Philos 257: Philosophy Legal Theory

Instructor: Andrew Currie
Mondays: 4:00-7:00pm
Location: Law 3393

Epistemology & Law

This seminar brings some contemporary work in epistemology to bear on the dual questions of how the law is known (how we work out what the law is) and how the law knows (how the law takes itself to know something). Our focus will be on common law systems of precedent, in which decisions of courts are themselves sources of law. According to some theorists, judicial decisions contribute to the law by giving rise to rules or to reasons; according to others, judicial decisions contribute to the law by forming part of the materials which any theory of law should fit and justify. After considering these theories, we will ask whether we can understand precedent by instead appealing to the notion of abduction or inference to the best explanation. We may turn to Bayesian epistemology, with the aim of understanding the relationship between abduction, Bayesian confirmation theory, and precedent. We will conclude by examining the relationship between legal proof and knowledge.
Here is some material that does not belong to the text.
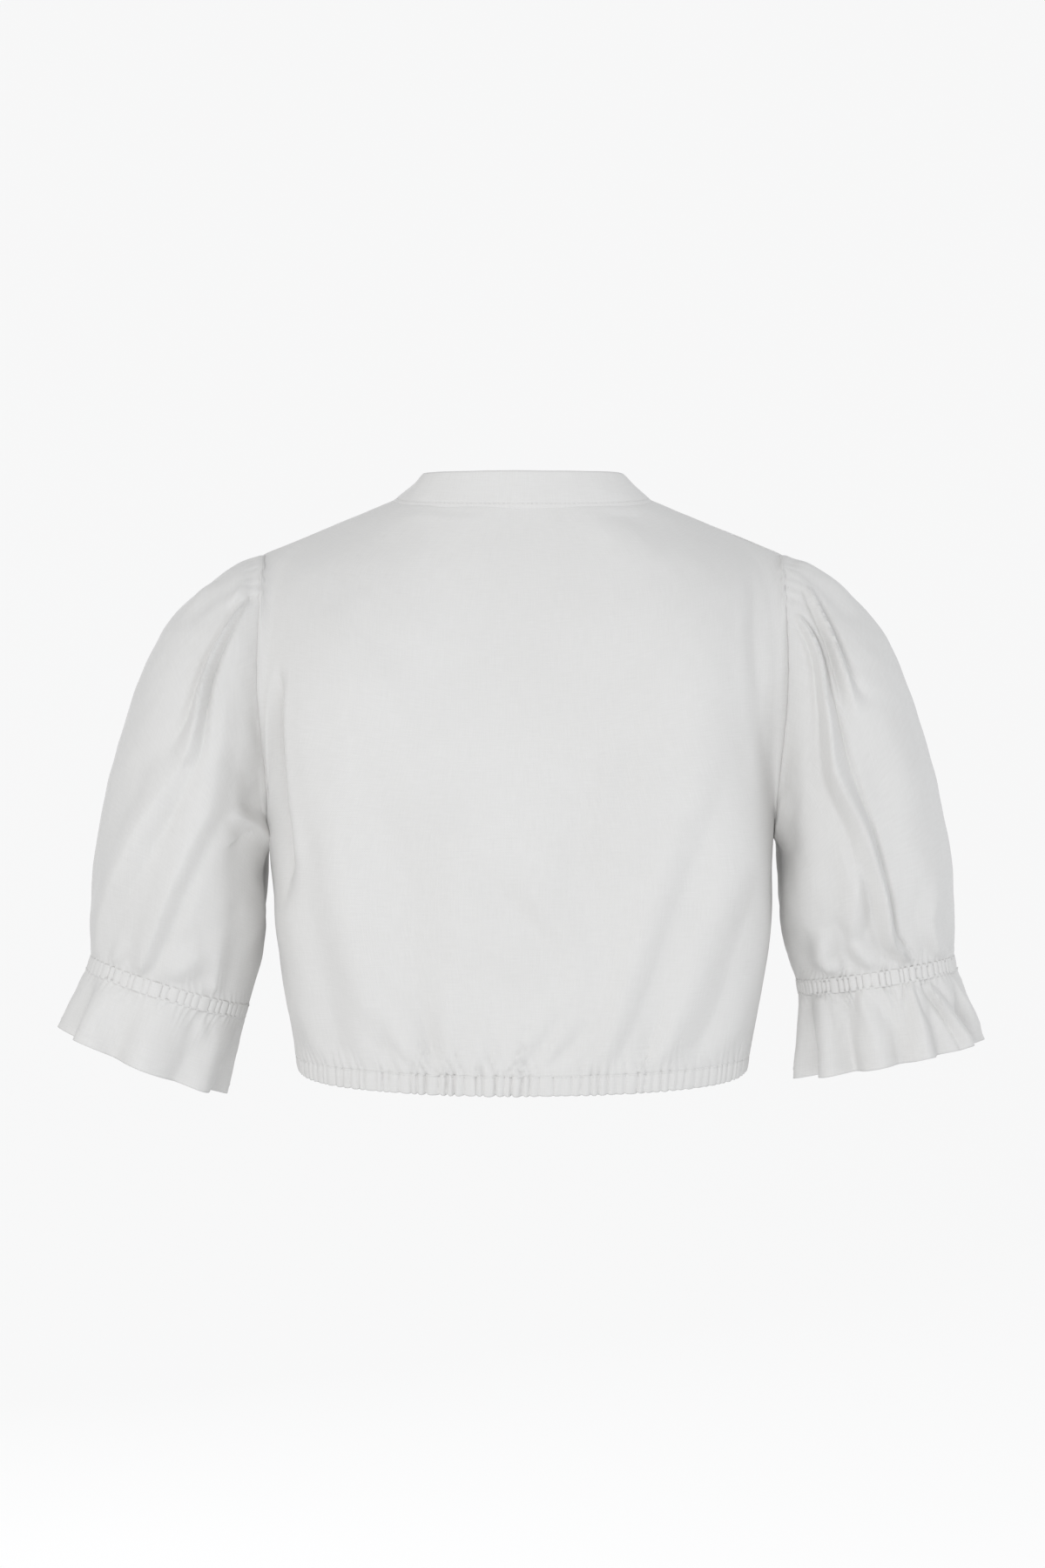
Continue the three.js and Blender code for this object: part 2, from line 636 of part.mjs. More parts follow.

Philos 283: Seminar: Theory of Knowledge

Instructor: Carlotta Pavese
Mondays: 2:00-4:50pm
Location: Dodd 325

Seminar: Theory of Knowledge

This is a graduate seminar in epistemology, focusing on the relation between knowledge and action. We will start discussing virtue epistemology—an approach to epistemology which aims at understanding knowledge on the model of skilled or virtuous action. We will think about the consequences of thinking of epistemic states on the model of actions and we will ask whether epistemic competences are better thought along the lines of skills, or virtues, or what else. We will discuss whether knowledge plays a normative role vis a vis assertion and action. Then we will look at theories that attempt to understand action, and in particular intentional action, at least in part in terms of knowledge. We will think about Anscombe’s notion of practical knowledge, about what theoretical role it might play vis a vis skilled and intentional action, and about how it ought to be understood if it has to play such theoretical roles. We will discuss whether intelligent action is constitutively related to knowledge. Starting from Aristotle and Ryle, we will read about skills, know-how, and technai, with a glance at the recent literature, and we will think about some outstanding problems facing the so-called intellectualist legend.